Şefff Gizem
Son yıllarda yemek masalarımızda ve market raflarında yeni bir kavram sıkça duyuluyor: glütensiz beslenme. Kimileri için zorunlu bir yaşam biçimi, kimileri içinse sağlıklı yaşamın yeni trendi. Peki işin aslı nedir?
Glüten, buğday, arpa, çavdar gibi tahıllarda bulunan bir protein. Hamuru kabartan, ekmeğe esneklik veren bu madde, aslında pek çok kişi için zararsız. Ancak çölyak hastalığı olan bireyler için durum farklı. Glüten tüketimi, onların bağırsaklarında ciddi tahribata yol açıyor ve hayat kalitelerini derinden etkiliyor. İşte bu noktada glütensiz beslenme, onlar için bir tercih değil; hayati bir zorunluluk.
Öte yandan, çölyak hastalığı olmadığı halde glütensiz beslenen büyük bir kesim var. Daha hafif hissetmek, kilo kontrolü sağlamak ya da sindirim sistemini rahatlatmak amacıyla bu yola başvuruyorlar. Ama şunu unutmamak gerekir ki, glütensiz beslenme “herkese” gerekli değil. Bilinçsiz uygulandığında, vitamin ve mineral eksiklikleri ortaya çıkabilir.

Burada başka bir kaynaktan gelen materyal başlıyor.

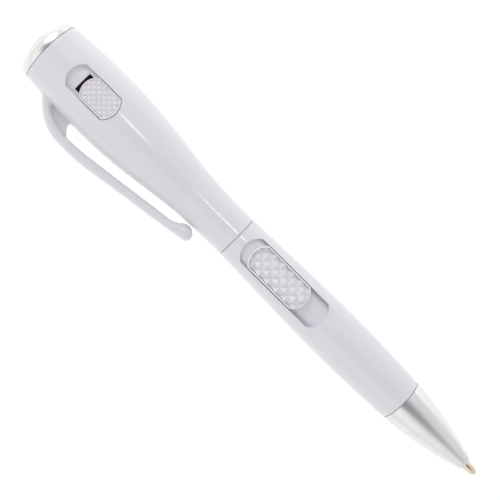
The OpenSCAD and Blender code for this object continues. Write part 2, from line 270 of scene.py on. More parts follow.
def turned_wall(outer, inner, columns, window=None):
    """Points and faces of a turned wall: outer rows from end to end, then inner rows back again.
    A window (first and last x, half its width in columns, and the rings that line it) opens its top."""
    rows = outer + inner
    points = []
    for x, r in rows:
        for j in range(columns):
            turn = 2 * math.pi * j / columns
            points.append((x, r * math.sin(turn), r * math.cos(turn)))
    at = lambda p, j: (p % len(rows)) * columns + j % columns
    cut_outer = []
    cut_inner = []
    if window:
        low, high, half, rings = window
        inside = [low - 1e-6 < x < high + 1e-6 for x, r in rows]
        cut_outer = [p for p in range(len(outer)) if inside[p]]
        cut_inner = [p for p in range(len(outer), len(rows)) if inside[p]][::-1]
    faces = []
    for p in range(len(rows)):
        gap = (p in cut_outer and p + 1 in cut_outer) or (p in cut_inner and p + 1 in cut_inner)
        for j in range(columns):
            if gap and (j < half or j >= columns - half):
                continue
            faces.append((at(p, j), at(p + 1, j), at(p + 1, j + 1), at(p, j + 1)))
    if window:
        loops = []
        for cut in (cut_outer, cut_inner):
            loop = [at(p, -half) for p in cut[:-1]]
            loop += [at(cut[-1], j) for j in range(-half, half)]
            loop += [at(p, half) for p in cut[:0:-1]]
            loop += [at(cut[0], j) for j in range(half, -half, -1)]
            loops.append(loop)
        stack = [loops[0]]
        for ring in rings:
            stack.append(list(range(len(points), len(points) + len(ring))))
            points += ring
        stack.append(loops[1])
        for above, below in zip(stack, stack[1:]):
            count = len(above)
            for i in range(count):
                n = (i + 1) % count
                faces.append((above[i], above[n], below[n], below[i]))
    return points, faces


def window_loop(xs, half, columns, radius_at):
    """The flat loop of a window's edge, in the order in which turned_wall walks round it."""
    step = 2 * math.pi / columns
    side = lambda x, j: (x, radius_at(x) * math.sin(j * step))
    loop = [side(x, -half) for x in xs[:-1]]
    loop += [side(xs[-1], j) for j in range(-half, half)]
    loop += [side(x, half) for x in xs[:0:-1]]
    loop += [side(xs[0], j) for j in range(half, -half, -1)]
    return loop


def recess_rings(xs, half, columns, outside, floor_r, recess, slit, bore_at, lip=0.16, toe=0.12):
    """The lining of a recess: rounded lip, upright wall, curved floor, and a slit down to the bore."""
    along = len(xs) - 1
    across = 2 * half
    floor_at = lambda x: floor_r
    edge = window_loop(xs, half, columns, outside)
    brim = slot_ring(*recess, along, across, lip)
    rings = [on_round(between(edge, brim, s), outside) for s in (0.34, 0.68, 0.9)]
    for step in range(6):
        turn = math.pi / 2 * step / 5
        rings.append(on_round(slot_ring(*recess, along, across, lip * (1 - math.sin(turn))), outside,
                              -lip * (1 - math.cos(turn))))
    wall = slot_ring(*recess, along, across)
    top = on_round(wall, outside, -lip)
    foot = on_round(wall, floor_at, toe)
    rings += [between(top, foot, s) for s in (0.33, 0.67)]
    for step in range(5):
        turn = math.pi / 2 * step / 4
        rings.append(on_round(slot_ring(*recess, along, across, -toe * (1 - math.cos(turn))), floor_at,
                              toe * (1 - math.sin(turn))))
    inner = slot_ring(*recess, along, across, -toe)
    mouth = block_ring(*slit, along, across, 0.06)
    rings += [on_round(between(inner, mouth, s), floor_at) for s in (0.3, 0.6, 0.85, 1.0)]
    throat = block_ring(*slit, along, across)
    rings.append(on_round(throat, floor_at, -0.06))
    rings.append(on_round(throat, bore_at))
    return rings


def ease(u):
    """A smooth step from 0 to 1 that is flat at both ends."""
    return u ** 3 * (10 - 15 * u + 6 * u * u)


# Places along the pen and radii, in millimetres
bezel_x = 3.35
bezel_r = 8.3
shell_x = 19.0
shell_r = 9.0
waist_x = 66.0
waist_r = 5.8
lamp_bore = 7.0
socket_r = 4.93
# Each recess and slit: its low end, its length and its width
switch_recess = (10.8, 14.7, 7.1)
switch_slit = (14.45, 7.4, 5.0)
switch_floor_r = 7.8
# The window cut in the grid for the recess, a little larger than the recess itself
switch_window = (10.0, 26.3)
# The glossy lip round a recess is the first nine strips of its lining, and all below them is matt and
# painted a little darker, as painted shade
lip_strips = 9


def shell_out(x):
    """Radius of the upper shell: a drum that swells a little, then sweeps in to the waist."""
    if x < shell_x:
        return shell_r - (shell_r - bezel_r) * ((shell_x - x) / (shell_x - bezel_x)) ** 2
    return shell_r - (shell_r - waist_r) * ease(min(1, (x - shell_x) / (waist_x - 2 - shell_x)))


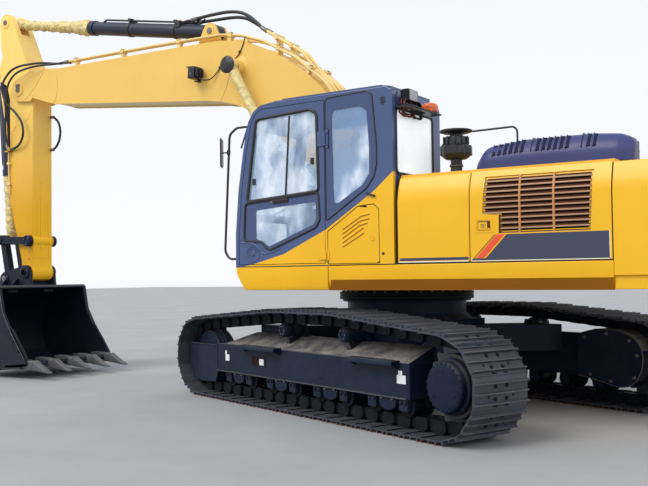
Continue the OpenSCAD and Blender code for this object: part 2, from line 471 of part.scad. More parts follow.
// loop of hose behind the arm: [x, z], both ends in its rear plate
arm_loop = [[5929, 3720], [5880, 3718], [5825, 3690], [5770, 3640], [5735, 3570], [5722, 3490], [5733, 3405], [5765, 3330], [5815, 3275], [5880, 3242], [5929, 3240]];
module arm_hose() color(black) swept([for (q = arm_loop) [q.x, -150, q.y]], 17);
module arm() color(yellow) difference() {
    union() {
        slab([[5930, 1560], [5930, 3850], [5945, 4220], [6400, 5180], [6450, 5255], [6540, 5285], [6630, 5250], [6675, 5150], [6650, 4800], [6560, 4400], [6445, 3990], [6440, 2500], [6185, 1620], [6165, 1430], [6110, 1345], [6035, 1322], [5960, 1350], [5915, 1430]], -arm_hw, arm_hw);
        cross(tip, 122, -178, 178);
        cross(nose, 150, -172, 172);
        cross(tip_link, 85, -178, 178);
        cross(tip_link, 40, -240, 240);
        both() slab([[6500, 4180], [6650, 4760], [6760, 4500], [6850, 4470], [6870, 4390], [6830, 4320], [6740, 4310]], 76, 112);
        cross(curl_hi, 38, -124, 124);
    }
    cross(nose, pin_r + 0.4, -300, 300);
    cross(tip, pin_r + 0.4, -300, 300);
    // fork for the arm cylinder's eye
    slab([[6760, 5400], [5500, 5400], [5500, 4240], [5985, 4360], [6300, 4960], [6760, 4960]], -76, 76);
}

// ---------- bucket ----------
bucket_side = [[5900, 1250], [5830, 900], [5660, 630], [5372, 262], [5340, 200], [5400, 178], [6330, 72], [6560, 110], [6760, 260], [6850, 480], [6850, 720], [6760, 950], [6560, 1130], [6100, 1262]];
bucket_room = [[5840, 1225], [5770, 900], [5600, 630], [5300, 245], [5420, 212], [6330, 104], [6545, 140], [6730, 280], [6818, 485], [6818, 715], [6732, 932], [6545, 1102], [6095, 1230]];
ear = [[5905, 1230], [5930, 1465], [5955, 1522], [6000, 1549], [6060, 1552], [6130, 1530], [6510, 1456], [6580, 1400], [6640, 1050]];
module bucket_shell() difference() { slab(bucket_side, -bucket_hw, bucket_hw); slab(bucket_room, -bucket_hw + 28, bucket_hw - 28); }
module bucket() color(navy) {
    bucket_shell();
    difference() {
        union() { both() slab(ear, 186, 232); both() cross(tip, 100, 186, 246); both() cross(heel, 90, 186, 240); }
        slab(bucket_room, -300, 300);
    }
    cross(tip, pin_r, -262, 262);
    // torsion tube along the mouth's upper edge
    bar([[-bucket_hw, 1238], [bucket_hw, 1238], [bucket_hw, 1262], [-bucket_hw, 1262]], 5900, 6000);
}
// five teeth with their adapters: y of each middle
tooth_y = [for (i = [-2:2]) i * (bucket_hw - 70) / 2];
module bucket_teeth() color(steel) for (y = tooth_y) difference() {
    slab([[5520, 268], [5280, 262], [4960, 118], [4950, 98], [5180, 128], [5500, 148]], y - 48, y + 48);
    bucket_shell();
}

// ---------- links ----------
module link_plate(p, q, rp, rq) { a = atan2(q.y - p.y, q.x - p.x); n = norm(q - p); translate([p.x, p.y]) rotate(a) polygon([[0, -rp * 0.7], [n, -rq * 0.7], [n, rq * 0.7], [0, rp * 0.7]]); }
module idler_links() color(navy) difference() {
    both() {
        translate([0, 228, 0]) rotate([90, 0, 0]) linear_extrude(42) link_plate(tip_link, elbow, 78, 72);
        cross(tip_link, 78, 186, 232);
        cross(elbow, 72, 186, 236);
        cross(elbow, 38, 72, 200);
    }
    cross(tip_link, 40.4, -300, 300);
}
module bucket_link() color(navy) difference() {
    union() {
        both() { translate([0, 172, 0]) rotate([90, 0, 0]) linear_extrude(92) link_plate(elbow, heel, 72, 78); cross(elbow, 74, 80, 174); }
        cross(heel, 76, -172, 172);
    }
    cross(elbow, 38.4, -300, 300);
}

// ---------- cylinders ----------
// barrel with eye, head and end; rod with eye
module barrel(p, q, y, r, l, eye_w, bore, bore_r) difference() {
    union() { along(p, q, y, r, 142, l); along(p, q, y, r + 12, l - 90, l); along(p, q, y, eye_w / 2 - 4, 0, 145); cross(p, r + 5, y - eye_w / 2, y + eye_w / 2); }
    along(p, q, y, bore_r, 165, l + 10);
    cross(p, bore, y - 200, y + 200);
}
module rod(p, q, y, r, a, eye_r, eye_w) {
    n = norm(q - p);
    along(p, q, y, r, a, n - 20);
    cross(q, eye_r, y - eye_w / 2, y + eye_w / 2);
}
lift_y = 385;
module boom_cylinders() color(navy) both() barrel(lift_lo, lift_hi, lift_y, 85, 1500, 108, 45.4, 48);
module boom_rods() color(cream) both() { rod(lift_lo, lift_hi, lift_y, 47, 830, 78, 108); cross(lift_hi, 48, lift_y - 56, lift_y + 74); }
module arm_cylinder() color(navy) barrel(crowd_lo, tail, 0, 92, 2260, 138, 40.4, 52);
module arm_rod() color(cream) rod(crowd_lo, tail, 0, 51, 1600, 78, 116);
module bucket_cylinder() color(navy) barrel(curl_hi, elbow, 0, 78, 1500, 136, 38.4, 44);
module bucket_rod() color(cream) rod(curl_hi, elbow, 0, 43, 700, 66, 118);

carbody();
slew_ring();
track_frame_left();
track_frame_right();
track_left();
track_right();
idlers();
sprockets();
final_drives();
track_rollers();
carrier_rollers();
track_steps();
swing_bearing();
deck_plate();
deck_rails();
main_frame();
side_skirts();
counterweight();
house_frame();
engine_block();
cooler_pack();
swing_motor();
control_valve();
fuel_tank();
hydraulic_tank();
tool_box();
cab_body();
cab_roof();
cab_glass();
operator_seat();
cab_controls();
pre_cleaner();
exhaust_stack();
grab_rails();
mirrors();
beacon();
engine_hood();
side_door_front();
side_door_rear();
pump_door();
filter_door();
tool_box_lid();
cab_door();
cab_door_glass();
boom();
boom_pipes();
arch_hose_left();
arch_hose_right();
arm_hose();
arm();
bucket();
bucket_teeth();
idler_links();
bucket_link();
boom_cylinders();
boom_rods();
arm_cylinder();
arm_rod();
bucket_cylinder();
bucket_rod();
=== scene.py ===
import bpy, bmesh, json, math, random
import numpy as np
from mathutils import Vector, Matrix


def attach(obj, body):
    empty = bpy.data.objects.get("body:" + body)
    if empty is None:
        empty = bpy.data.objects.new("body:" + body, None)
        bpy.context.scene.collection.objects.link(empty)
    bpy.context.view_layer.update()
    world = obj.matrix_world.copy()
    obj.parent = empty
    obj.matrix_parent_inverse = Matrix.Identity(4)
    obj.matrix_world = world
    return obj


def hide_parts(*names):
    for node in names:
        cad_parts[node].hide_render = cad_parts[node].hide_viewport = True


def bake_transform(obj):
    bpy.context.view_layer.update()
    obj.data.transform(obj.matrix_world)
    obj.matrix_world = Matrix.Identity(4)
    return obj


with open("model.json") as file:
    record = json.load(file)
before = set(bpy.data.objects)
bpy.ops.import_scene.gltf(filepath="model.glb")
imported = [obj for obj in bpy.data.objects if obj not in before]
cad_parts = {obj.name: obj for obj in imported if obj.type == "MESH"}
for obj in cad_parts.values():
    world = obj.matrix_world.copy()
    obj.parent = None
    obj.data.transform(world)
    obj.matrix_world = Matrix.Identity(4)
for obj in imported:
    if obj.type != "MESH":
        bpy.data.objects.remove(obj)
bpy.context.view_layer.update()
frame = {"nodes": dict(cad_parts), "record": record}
SC = bpy.context.scene
RND = random.Random(7)
TILT = math.radians(21)          # undercarriage turned under the upper works
SLEW_U = 0.137

# ------------------------------------------------------------------ camera
# The camera stands at the photograph's place; size of the image 648 x 486
CAM = Vector((-4.6196, 8.7036, 1.3449))
HEAD, PITCH, ROLL = math.radians(-56.86), math.radians(1.96), math.radians(-0.69)
F_PX, PPX, PPY = 901.93, 324.0, 245.12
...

Bugün artık marketlerde glütensiz un, makarna, ekmek hatta tatlı çeşitlerini bulabiliyoruz. Çölyak hastaları için bu büyük bir kolaylık. Fakat dikkat edilmesi gereken nokta şu: Glütensiz ürünlerin bazılarında katkı maddeleri daha fazla olabiliyor. Yani sadece “glütensiz” etiketi görmek, o ürünün tamamen sağlıklı olduğu anlamına gelmiyor.
Kendi Yolculuğumdan Notlar
Ben de zaman zaman glütensiz beslenmeyi deneyen biri olarak şunu fark ettim: Asıl mesele sadece neyi yemediğiniz değil, yerine ne koyduğunuz. Glütensiz ekmek bulmak kolay ama gerçekten doyurucu ve besleyici bir alternatif bulmak her zaman o kadar kolay olmuyor. Bazen market raflarındaki rengârenk paketlere aldanıp sağlıklı beslendiğinizi sanıyorsunuz, oysa içerik listesini okuyunca durum değişiyor.
En güzeli; kendi mutfağınızda, kendi emeğinizle hazırladığınız glütensiz tarifler. Mısır unundan yapılmış bir börek ya da nohut unundan hazırlanmış bir krep, sadece sağlıklı değil aynı zamanda kendi kültürümüzle de uyumlu olabilir. Benim için glütensiz beslenmenin en önemli öğretisi şu oldu: Özüne dönmek, doğal ve basit gıdalara yönelmek.
Belki de glütensiz beslenmenin bize en büyük katkısı, sofralarımıza “daha bilinçli bakmayı” öğretmesi. Çünkü aslında mesele glütende değil; bilinçsiz tüketimde.